Charlottesville’s Sexual Assault Resource Agency (SARA) serves more than 500 survivors of sexual abuse and intimate partner violence each year. Since the re-emergence of the Me Too movement last October, that number is growing.

“We’ve definitely seen increased numbers, we’ve seen increased numbers of calls, people coming in, we’ve seen increased calls with the emergency department response,” says SARA’s executive director Rebecca Weybright. “So we’re definitely seeing that piece. I think when it all first started, there was kind of this, wow, I can’t believe this is happening. And I think what we’re reaching now is kind of like, how do we take this national movement and apply it locally?"

That’s meant a lot of conversations with colleagues like those at the Shelter for Help in Emergency, the only shelter in this area. It serves a couple hundred people each year, mostly women and children. A key part of Me Too is how abuse is talked about.

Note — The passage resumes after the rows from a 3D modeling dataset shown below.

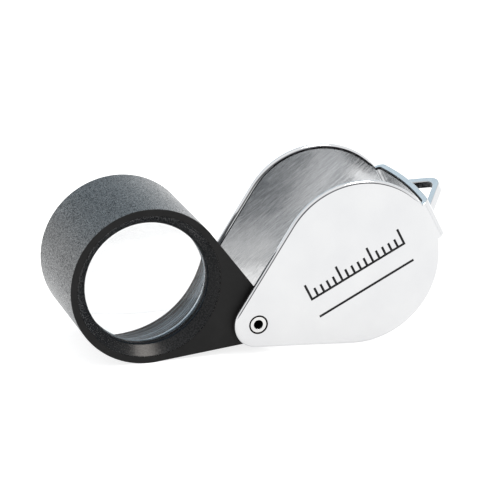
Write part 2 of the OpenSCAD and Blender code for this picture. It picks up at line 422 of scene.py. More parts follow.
def edge_material():
    """Cut edge of the sheet: blanked, lightly tumbled and plated, with faint shear lines."""
    m = Nodes("case_edge")
    shear = m.noise(1.0, 3, 0.6, m.stretched((3800, 500, 3800)))
    wear = m.noise(900, 4)
    colour = m.colours(wear, (0.3, (0.66, 0.68, 0.70)), (0.7, (0.74, 0.76, 0.77)))
    return m.set(Base_Color=colour, Metallic=1.0,
                 Roughness=m.spread(shear, 0.3, 0.7, 0.14, 0.28),
                 Normal=m.bump(shear, 0.000006, 0.4))


def painted_shade_material():
    """Painted shade in the gap round the rivet's heads: near black and barely reflecting."""
    m = Nodes("gap_painted_shade")
    grain = m.noise(5200, 3)
    return m.set(Base_Color=m.colours(grain, (0.3, (0.003, 0.003, 0.003)),
                                      (0.75, (0.012, 0.011, 0.010))),
                 Roughness=m.spread(grain, 0.3, 0.7, 0.45, 0.7), Specular_IOR_Level=0.05,
                 Normal=m.bump(grain, 0.00001, 0.4))


def shade_and_reflection_material():
    """Painted shade and dark reflections on the inner corners and the loop's inside: near black, with lighter
    blotches as painted reflections.
    """
    m = Nodes("case_shade_and_reflection")
    blotch = m.noise(1500, 4, 0.7)
    grain = m.noise(4200, 2)
    return m.set(Base_Color=m.colours(blotch, (0.44, (0.008, 0.008, 0.009)),
                                      (0.62, (0.05, 0.05, 0.053)), (0.76, (0.25, 0.25, 0.25))),
                 Metallic=0.9, Roughness=m.spread(grain, 0.3, 0.7, 0.15, 0.35),
                 Normal=m.bump(grain, 0.00001, 0.5))


def blasted_material():
    """Outer wall of the barrel: blasted aluminium, black anodised, with fine sparkle."""
    m = Nodes("barrel_blasted")
    grain = m.noise(5600, 1, 0.7)
    pits = m.grains(4200)
    cloud = m.noise(160, 3)
    colour = m.mix(m.spread(cloud, 0.35, 0.65),
                   m.colours(grain, (0.38, (0.003, 0.006, 0.008)), (0.64, (0.016, 0.021, 0.025))),
                   m.colours(grain, (0.38, (0.002, 0.004, 0.006)), (0.66, (0.012, 0.017, 0.021))))
    rough = m.sum(m.spread(pits, 0.1, 0.7, 0.16, 0.30), m.spread(cloud, 0.3, 0.7), 0.05)
    return m.set(Base_Color=colour, Metallic=0.0, Roughness=rough,
                 Specular_IOR_Level=m.spread(grain, 0.42, 0.61, 0.04, 0.87),
                 Sheen_Weight=0.26, Sheen_Roughness=0.18, Sheen_Tint=(0.95, 0.98, 1.0, 1.0),
                 Normal=m.bump(grain, 0.00005, 0.9))


def face_material():
    """Machined flat faces of the barrel and ear: satin black anodising."""
    m = Nodes("barrel_face")
    turned = m.noise(1.0, 3, 0.55, m.stretched((2400, 900, 2400)))
    cloud = m.noise(220, 4)
    colour = m.colours(cloud, (0.3, (0.0075, 0.0075, 0.0075)), (0.7, (0.012, 0.012, 0.012)))
    rough = m.sum(m.spread(turned, 0.3, 0.7, 0.36, 0.48), m.spread(cloud, 0.3, 0.7), 0.06)
    return m.set(Base_Color=colour, Metallic=0.0, Roughness=rough, Specular_IOR_Level=0.12,
                 Normal=m.bump(m.noise(5200, 2), 0.000008, 0.5))


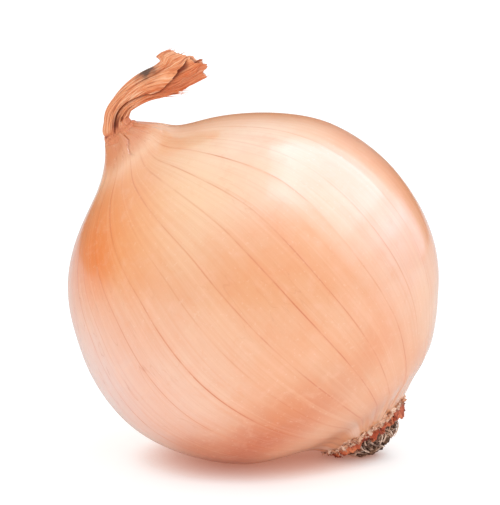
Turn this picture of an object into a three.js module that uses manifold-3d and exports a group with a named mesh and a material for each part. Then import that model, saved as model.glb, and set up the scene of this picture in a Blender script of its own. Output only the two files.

Can we have conversations about something as common as verbal abuse and something as brutal as rape at the same time?

“It’s not necessarily a hierarchy,” says Kat Dillon, the events coordinator for SHE. “It’s more of a cycle that’s all connected on a certain level. So somebody who sexually harasses someone at work by saying an inappropriate comment and somebody who sexually assaults somebody, those are very different acts and they are both rooted in the same places of need for power, the need for control, a belief in misogyny and very rigid gender roles.”

Dillon says in relationships, power and control  can also take the form of financial abuse, like controlling a partner’s access to money. Charlottesville Police Officer Logan Woodzell helped launch the department’s domestic violence prevention and intervention program two years ago. He says abuse isn’t bound by income bracket. “In your upper echelon or upper class people that have a lot of money, they don’t report it, because they don’t want people knowing, they don’t want their neighbors knowing that the police were there,” says Woodzell.

As Me Too’s evolved, local service providers have doubled down on education. One in three teens experience dating violence, according to Dillon, who along with other shelter staff, recently hosted an afternoon workshop at Monticello High School with more than 150 young girls.  After filing into the auditorium, the teens dove into the complex issues surrounding abuse in dating and relationships.

Does your partner isolate you from friends? Do they over-text? Do they put you down? The girls broke into smaller groups and dove deeper into media and abuse, self esteem, and what do you do if you see a friend in an abusive relationship.

Back at the Sexual Assault Resource Agency, Weybright says that since Me Too has caught steam, there’s been a local shift towards believing more victims. But she says people need to pay more attention to people of color, different genders, and others historically ignored by the media. 

“I think it’s really important that we look at the under-represented voices and making sure that this isn’t for lack of a better description, a white upper-middle class women’s action, but that it does involve voices that aren’t necessarily heard all the time,” says Weybright.

Part of that under-representation, Weybright says, has been blue-collar workers. Male bosses and coworkers may not be Harvey Weinstein, but they can display patterns of abuse all the same. And that culture, she says, needs to change.

“If a woman’s got to constantly be thinking about how do I dress so someone doesn’t say something to me, I have on a low cut blouse or something like that. If we can change that work environment where there’s not that fear, there again, you’ve got more productive people, more energy for ideas,” says Weybright. “It takes a lot away from their quality of life if they’re having to put energy and effort into keeping themselves safe just to do their job.”